BRIEF:
Reproduce this listing in full.

DATASET EXCERPT:
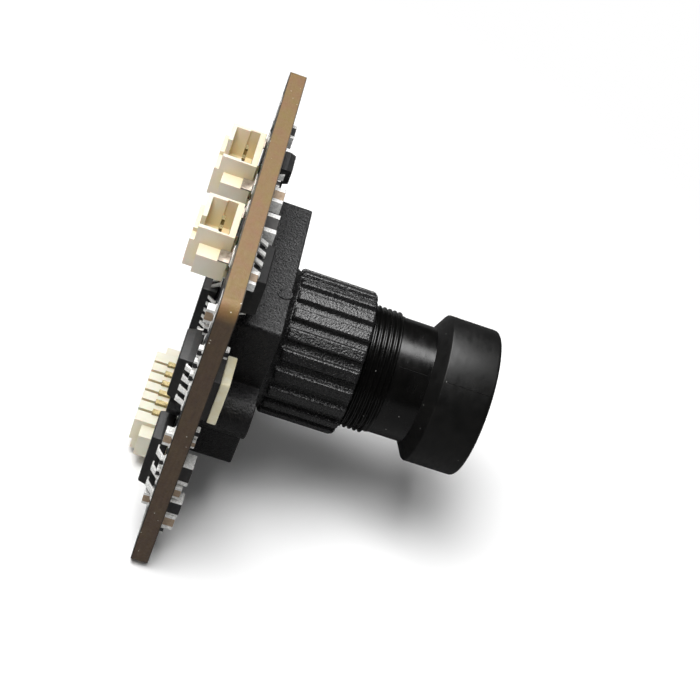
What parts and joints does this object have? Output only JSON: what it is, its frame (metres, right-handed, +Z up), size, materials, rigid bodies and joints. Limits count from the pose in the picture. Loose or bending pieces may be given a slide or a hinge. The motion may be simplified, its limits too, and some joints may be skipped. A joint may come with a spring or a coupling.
{
  "type": "camera module",
  "caption": "Square board-level camera module with a ribbed lens holder, a threaded focusing lens with a flared hood, and cable connectors on the back.",
  "frame": {"origin": "centre of the circuit board's back face, in the middle of its four corner holes", "axes": "+Z up, the lens looks along -Y, X along the board's top edge"},
  "size_m": [0.0342, 0.0299, 0.0342],
  "materials": {
    "solder_mask": "black solder mask over glass-fibre board, satin",
    "moulded_black": "fine moulded texture, matte black",
    "black_anodised": "black anodised, turned, satin",
    "screw_steel": "plain steel with fine wear",
    "sensor_package": "dark ceramic tray",
    "cover_glass": "clear plate",
    "filter_glass": "pale green filter plate",
    "lens_glass": "coated lens glass",
    "connector_ivory": "ivory moulded plastic, satin",
    "connector_cream": "cream moulded plastic, satin",
    "contact_gold": "gold-plated contact, bright",
    "tinned_metal": "tinned lead, soft sheen",
    "package_black": "moulded package, fine grain",
    "crystal_dark": "dark brown fired tray",
    "crystal_yellow": "pale yellow pressed metal cap, satin",
    "resistor_dark": "dark glazed top",
    "capacitor_tan": "tan brown fired body",
    "ferrite_dark": "dark fired body"
  },
  "bodies": {
    "board": {"circuit_board": "solder_mask", "lens_holder": "moulded_black", "holder_screws": "screw_steel", "image_sensor": "sensor_package", "sensor_cover_glass": "cover_glass", "infrared_filter": "filter_glass", "right_connector_housing": "connector_ivory", "right_connector_pins": "contact_gold", "right_connector_tabs": "tinned_metal", "left_connector_housing": "connector_ivory", "left_connector_pins": "contact_gold", "left_connector_tabs": "tinned_metal", "cable_connector_housing": "connector_cream", "cable_connector_pins": "contact_gold", "cable_connector_tabs": "tinned_metal", "processor": "package_black", "processor_leads": "tinned_metal", "driver_chip": "package_black", "driver_chip_leads": "tinned_metal", "memory_chip": "package_black", "memory_chip_leads": "tinned_metal", "voltage_regulator": "package_black", "voltage_regulator_leads": "tinned_metal", "crystal_base": "crystal_dark", "crystal_lid": "crystal_yellow", "power_inductor": "ferrite_dark", "power_inductor_terminals": "tinned_metal", "ferrite_bead": "ferrite_dark", "ferrite_bead_terminals": "tinned_metal", "protection_diode": "package_black", "protection_diode_leads": "tinned_metal", "transistor": "package_black", "transistor_leads": "tinned_metal", "back_resistors": "resistor_dark", "back_resistor_ends": "tinned_metal", "back_capacitors": "capacitor_tan", "back_capacitor_ends": "tinned_metal", "front_resistors": "resistor_dark", "front_resistor_ends": "tinned_metal", "front_capacitors": "capacitor_tan", "front_capacitor_ends": "tinned_metal"},
    "lens": {"lens_barrel": "black_anodised", "rear_lens": "lens_glass", "rear_spacer": "black_anodised", "middle_lens": "lens_glass", "front_spacer": "black_anodised", "front_lens": "lens_glass", "front_retaining_ring": "black_anodised"}
  },
  "joints": [
    {"name": "focus_turn", "type": "hinge", "parent": "board", "child": "lens", "pos_m": [0, 0, -0.0004], "axis": [0, -1, 0], "range_deg": [-180, 180]}
  ]
}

RESPONSE TO THE EXERCISE:
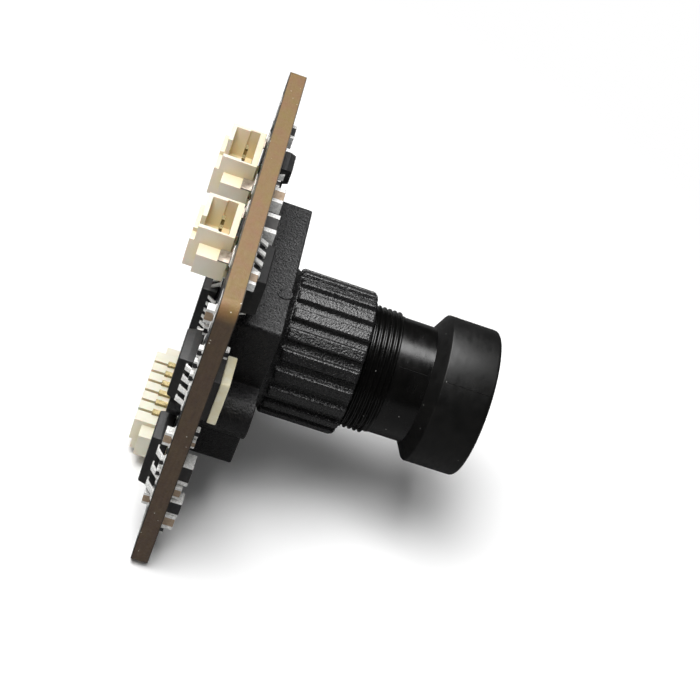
What parts and joints does this object have? Output only JSON: what it is, its frame (metres, right-handed, +Z up), size, materials, rigid bodies and joints. Limits count from the pose in the picture. Loose or bending pieces may be given a slide or a hinge. The motion may be simplified, its limits too, and some joints may be skipped. A joint may come with a spring or a coupling.
{
  "type": "camera module",
  "caption": "Square board-level camera module with a ribbed lens holder, a threaded focusing lens with a flared hood, and cable connectors on the back.",
  "frame": {"origin": "centre of the circuit board's back face, in the middle of its four corner holes", "axes": "+Z up, the lens looks along -Y, X along the board's top edge"},
  "size_m": [0.0342, 0.0299, 0.0342],
  "materials": {
    "solder_mask": "black solder mask over glass-fibre board, satin",
    "moulded_black": "fine moulded texture, matte black",
    "black_anodised": "black anodised, turned, satin",
    "screw_steel": "plain steel with fine wear",
    "sensor_package": "dark ceramic tray",
    "cover_glass": "clear plate",
    "filter_glass": "pale green filter plate",
    "lens_glass": "coated lens glass",
    "connector_ivory": "ivory moulded plastic, satin",
    "connector_cream": "cream moulded plastic, satin",
    "contact_gold": "gold-plated contact, bright",
    "tinned_metal": "tinned lead, soft sheen",
    "package_black": "moulded package, fine grain",
    "crystal_dark": "dark brown fired tray",
    "crystal_yellow": "pale yellow pressed metal cap, satin",
    "resistor_dark": "dark glazed top",
    "capacitor_tan": "tan brown fired body",
    "ferrite_dark": "dark fired body"
  },
  "bodies": {
    "board": {"circuit_board": "solder_mask", "lens_holder": "moulded_black", "holder_screws": "screw_steel", "image_sensor": "sensor_package", "sensor_cover_glass": "cover_glass", "infrared_filter": "filter_glass", "right_connector_housing": "connector_ivory", "right_connector_pins": "contact_gold", "right_connector_tabs": "tinned_metal", "left_connector_housing": "connector_ivory", "left_connector_pins": "contact_gold", "left_connector_tabs": "tinned_metal", "cable_connector_housing": "connector_cream", "cable_connector_pins": "contact_gold", "cable_connector_tabs": "tinned_metal", "processor": "package_black", "processor_leads": "tinned_metal", "driver_chip": "package_black", "driver_chip_leads": "tinned_metal", "memory_chip": "package_black", "memory_chip_leads": "tinned_metal", "voltage_regulator": "package_black", "voltage_regulator_leads": "tinned_metal", "crystal_base": "crystal_dark", "crystal_lid": "crystal_yellow", "power_inductor": "ferrite_dark", "power_inductor_terminals": "tinned_metal", "ferrite_bead": "ferrite_dark", "ferrite_bead_terminals": "tinned_metal", "protection_diode": "package_black", "protection_diode_leads": "tinned_metal", "transistor": "package_black", "transistor_leads": "tinned_metal", "back_resistors": "resistor_dark", "back_resistor_ends": "tinned_metal", "back_capacitors": "capacitor_tan", "back_capacitor_ends": "tinned_metal", "front_resistors": "resistor_dark", "front_resistor_ends": "tinned_metal", "front_capacitors": "capacitor_tan", "front_capacitor_ends": "tinned_metal"},
    "lens": {"lens_barrel": "black_anodised", "rear_lens": "lens_glass", "rear_spacer": "black_anodised", "middle_lens": "lens_glass", "front_spacer": "black_anodised", "front_lens": "lens_glass", "front_retaining_ring": "black_anodised"}
  },
  "joints": [
    {"name": "focus_turn", "type": "hinge", "parent": "board", "child": "lens", "pos_m": [0, 0, -0.0004], "axis": [0, -1, 0], "range_deg": [-180, 180]}
  ]
}